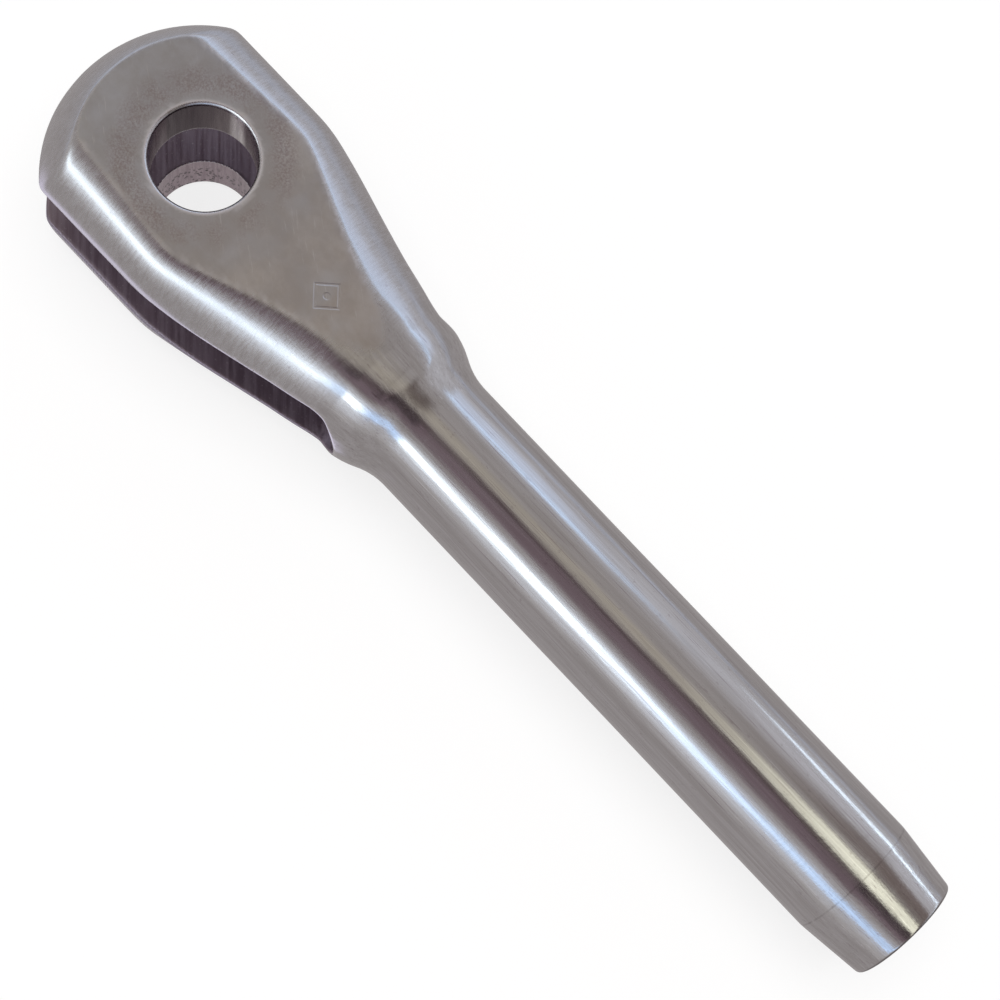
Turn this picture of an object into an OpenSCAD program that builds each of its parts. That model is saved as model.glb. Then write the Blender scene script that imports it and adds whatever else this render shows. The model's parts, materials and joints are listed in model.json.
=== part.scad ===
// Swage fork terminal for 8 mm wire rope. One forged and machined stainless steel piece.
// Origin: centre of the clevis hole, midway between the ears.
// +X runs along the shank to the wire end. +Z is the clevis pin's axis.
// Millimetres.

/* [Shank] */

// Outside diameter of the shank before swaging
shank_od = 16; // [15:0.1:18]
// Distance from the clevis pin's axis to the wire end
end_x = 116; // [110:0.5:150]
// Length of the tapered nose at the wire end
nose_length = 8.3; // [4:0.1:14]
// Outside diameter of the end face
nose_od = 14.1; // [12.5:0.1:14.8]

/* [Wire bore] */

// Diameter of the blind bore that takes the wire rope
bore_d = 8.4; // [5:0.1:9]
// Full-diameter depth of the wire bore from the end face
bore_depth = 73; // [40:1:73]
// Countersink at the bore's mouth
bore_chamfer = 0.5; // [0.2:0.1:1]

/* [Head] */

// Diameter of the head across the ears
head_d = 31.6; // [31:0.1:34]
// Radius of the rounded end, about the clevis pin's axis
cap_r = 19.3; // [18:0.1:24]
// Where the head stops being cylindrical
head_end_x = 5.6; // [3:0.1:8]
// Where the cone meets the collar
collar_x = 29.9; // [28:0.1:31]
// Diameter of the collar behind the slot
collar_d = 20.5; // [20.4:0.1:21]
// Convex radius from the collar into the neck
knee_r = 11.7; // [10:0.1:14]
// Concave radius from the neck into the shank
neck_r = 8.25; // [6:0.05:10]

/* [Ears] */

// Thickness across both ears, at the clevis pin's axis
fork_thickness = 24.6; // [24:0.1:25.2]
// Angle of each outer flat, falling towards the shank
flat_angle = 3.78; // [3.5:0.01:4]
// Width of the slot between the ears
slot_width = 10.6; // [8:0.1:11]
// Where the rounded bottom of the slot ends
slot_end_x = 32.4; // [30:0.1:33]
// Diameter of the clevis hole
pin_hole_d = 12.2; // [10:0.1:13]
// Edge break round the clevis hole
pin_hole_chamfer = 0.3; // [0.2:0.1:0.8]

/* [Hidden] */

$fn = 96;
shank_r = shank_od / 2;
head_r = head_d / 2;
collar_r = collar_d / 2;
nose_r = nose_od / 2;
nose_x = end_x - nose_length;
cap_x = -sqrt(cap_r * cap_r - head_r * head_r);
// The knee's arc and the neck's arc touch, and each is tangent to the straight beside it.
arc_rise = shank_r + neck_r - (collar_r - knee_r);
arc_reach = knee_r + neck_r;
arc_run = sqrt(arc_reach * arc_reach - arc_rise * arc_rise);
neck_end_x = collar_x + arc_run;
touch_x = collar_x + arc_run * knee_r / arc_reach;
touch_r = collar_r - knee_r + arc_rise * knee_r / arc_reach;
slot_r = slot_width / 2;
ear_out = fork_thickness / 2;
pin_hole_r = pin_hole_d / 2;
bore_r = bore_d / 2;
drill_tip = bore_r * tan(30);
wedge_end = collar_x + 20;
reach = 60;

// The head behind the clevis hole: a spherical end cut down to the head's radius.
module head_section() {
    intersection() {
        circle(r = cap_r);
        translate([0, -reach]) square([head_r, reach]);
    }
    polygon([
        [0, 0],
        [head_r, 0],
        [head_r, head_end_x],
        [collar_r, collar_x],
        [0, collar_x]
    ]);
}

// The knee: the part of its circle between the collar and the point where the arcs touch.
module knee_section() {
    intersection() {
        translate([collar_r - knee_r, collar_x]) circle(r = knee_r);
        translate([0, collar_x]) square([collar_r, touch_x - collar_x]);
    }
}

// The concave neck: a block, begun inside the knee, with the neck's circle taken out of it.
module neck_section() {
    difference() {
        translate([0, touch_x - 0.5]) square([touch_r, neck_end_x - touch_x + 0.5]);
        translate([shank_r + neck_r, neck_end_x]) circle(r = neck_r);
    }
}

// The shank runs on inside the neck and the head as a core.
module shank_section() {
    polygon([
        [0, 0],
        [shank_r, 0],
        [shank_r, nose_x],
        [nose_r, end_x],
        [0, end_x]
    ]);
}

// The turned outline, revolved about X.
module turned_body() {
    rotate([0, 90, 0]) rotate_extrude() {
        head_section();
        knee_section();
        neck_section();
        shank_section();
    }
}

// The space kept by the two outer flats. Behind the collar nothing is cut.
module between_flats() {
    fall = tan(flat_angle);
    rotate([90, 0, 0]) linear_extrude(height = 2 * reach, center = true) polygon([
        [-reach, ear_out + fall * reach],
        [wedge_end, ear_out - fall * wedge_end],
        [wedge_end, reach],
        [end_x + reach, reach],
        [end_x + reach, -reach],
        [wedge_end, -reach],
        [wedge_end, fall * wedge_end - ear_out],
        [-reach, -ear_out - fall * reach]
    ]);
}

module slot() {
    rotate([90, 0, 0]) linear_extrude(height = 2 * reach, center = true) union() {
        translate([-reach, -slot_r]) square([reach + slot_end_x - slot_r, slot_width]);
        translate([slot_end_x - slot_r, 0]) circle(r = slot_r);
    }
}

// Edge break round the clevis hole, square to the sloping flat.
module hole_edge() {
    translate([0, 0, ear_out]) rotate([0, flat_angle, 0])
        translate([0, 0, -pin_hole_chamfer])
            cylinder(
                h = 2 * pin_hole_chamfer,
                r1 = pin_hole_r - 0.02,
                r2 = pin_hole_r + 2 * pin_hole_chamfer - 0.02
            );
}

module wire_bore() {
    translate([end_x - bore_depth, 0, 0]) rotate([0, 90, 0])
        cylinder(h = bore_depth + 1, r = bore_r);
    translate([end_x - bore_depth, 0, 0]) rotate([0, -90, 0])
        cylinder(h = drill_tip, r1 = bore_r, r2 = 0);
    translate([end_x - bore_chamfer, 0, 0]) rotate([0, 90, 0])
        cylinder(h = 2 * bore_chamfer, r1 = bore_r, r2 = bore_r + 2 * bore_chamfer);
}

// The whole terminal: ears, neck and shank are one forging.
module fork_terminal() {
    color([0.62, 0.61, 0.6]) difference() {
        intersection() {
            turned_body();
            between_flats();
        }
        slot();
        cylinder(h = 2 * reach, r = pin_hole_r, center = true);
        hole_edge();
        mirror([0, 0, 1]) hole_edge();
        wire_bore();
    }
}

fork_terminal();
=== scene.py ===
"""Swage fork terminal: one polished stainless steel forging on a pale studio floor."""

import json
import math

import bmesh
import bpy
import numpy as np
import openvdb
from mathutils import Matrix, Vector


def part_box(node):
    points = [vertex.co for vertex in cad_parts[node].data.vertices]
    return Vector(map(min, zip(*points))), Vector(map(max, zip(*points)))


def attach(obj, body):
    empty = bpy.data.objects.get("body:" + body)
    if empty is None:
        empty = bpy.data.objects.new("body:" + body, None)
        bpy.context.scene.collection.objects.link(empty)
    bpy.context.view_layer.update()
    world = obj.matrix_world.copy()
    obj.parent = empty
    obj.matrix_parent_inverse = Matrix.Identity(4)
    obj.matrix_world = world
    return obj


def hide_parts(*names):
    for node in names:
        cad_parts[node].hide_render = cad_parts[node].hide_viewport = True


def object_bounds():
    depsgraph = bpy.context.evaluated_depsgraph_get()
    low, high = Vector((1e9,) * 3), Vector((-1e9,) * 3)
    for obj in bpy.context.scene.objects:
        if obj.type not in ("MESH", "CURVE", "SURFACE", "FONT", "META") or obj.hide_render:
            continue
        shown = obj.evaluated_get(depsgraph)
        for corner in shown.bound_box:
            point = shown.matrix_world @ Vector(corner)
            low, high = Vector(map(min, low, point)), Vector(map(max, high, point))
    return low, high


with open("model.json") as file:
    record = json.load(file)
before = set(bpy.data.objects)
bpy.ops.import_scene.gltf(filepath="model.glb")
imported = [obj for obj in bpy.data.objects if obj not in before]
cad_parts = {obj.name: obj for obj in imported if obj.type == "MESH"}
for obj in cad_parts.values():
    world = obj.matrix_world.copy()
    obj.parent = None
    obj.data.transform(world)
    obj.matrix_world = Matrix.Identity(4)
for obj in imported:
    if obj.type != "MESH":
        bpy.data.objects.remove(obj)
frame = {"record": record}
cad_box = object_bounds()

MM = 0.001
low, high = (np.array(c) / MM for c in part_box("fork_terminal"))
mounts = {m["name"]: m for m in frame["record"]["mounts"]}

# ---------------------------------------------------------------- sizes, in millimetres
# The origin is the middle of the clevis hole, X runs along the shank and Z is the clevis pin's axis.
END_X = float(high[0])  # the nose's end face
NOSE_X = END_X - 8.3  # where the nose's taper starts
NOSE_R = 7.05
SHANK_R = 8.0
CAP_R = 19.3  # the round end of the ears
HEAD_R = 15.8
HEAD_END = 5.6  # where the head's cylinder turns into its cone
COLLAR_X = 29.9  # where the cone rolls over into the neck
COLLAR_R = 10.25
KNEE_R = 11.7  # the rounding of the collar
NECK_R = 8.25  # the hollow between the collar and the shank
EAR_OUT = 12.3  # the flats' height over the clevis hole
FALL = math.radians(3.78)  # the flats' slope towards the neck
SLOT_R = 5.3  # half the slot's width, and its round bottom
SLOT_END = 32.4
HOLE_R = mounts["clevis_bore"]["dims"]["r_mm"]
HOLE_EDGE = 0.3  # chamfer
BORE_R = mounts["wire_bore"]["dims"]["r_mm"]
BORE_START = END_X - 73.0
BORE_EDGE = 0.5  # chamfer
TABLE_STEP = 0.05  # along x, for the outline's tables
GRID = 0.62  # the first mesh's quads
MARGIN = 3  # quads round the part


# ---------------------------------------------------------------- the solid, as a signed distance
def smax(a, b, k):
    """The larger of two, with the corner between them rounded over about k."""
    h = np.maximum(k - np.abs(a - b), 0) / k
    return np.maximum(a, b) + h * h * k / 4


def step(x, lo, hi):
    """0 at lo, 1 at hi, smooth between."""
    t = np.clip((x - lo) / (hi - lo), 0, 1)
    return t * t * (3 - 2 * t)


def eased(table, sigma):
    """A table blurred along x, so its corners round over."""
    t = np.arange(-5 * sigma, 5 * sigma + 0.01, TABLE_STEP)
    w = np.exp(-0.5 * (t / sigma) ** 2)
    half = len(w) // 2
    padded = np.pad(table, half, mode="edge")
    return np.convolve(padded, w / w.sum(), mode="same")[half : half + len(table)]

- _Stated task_
Take exactly the lines from the one containing "color([0.62, 0.61, 0.6])" through the one containing "points = [vertex.co" in the data above, and output them with nothing added.

- _Solution below_
    color([0.62, 0.61, 0.6]) difference() {
        intersection() {
            turned_body();
            between_flats();
        }
        slot();
        cylinder(h = 2 * reach, r = pin_hole_r, center = true);
        hole_edge();
        mirror([0, 0, 1]) hole_edge();
        wire_bore();
    }
}

fork_terminal();
=== scene.py ===
"""Swage fork terminal: one polished stainless steel forging on a pale studio floor."""

import json
import math

import bmesh
import bpy
import numpy as np
import openvdb
from mathutils import Matrix, Vector


def part_box(node):
    points = [vertex.co for vertex in cad_parts[node].data.vertices]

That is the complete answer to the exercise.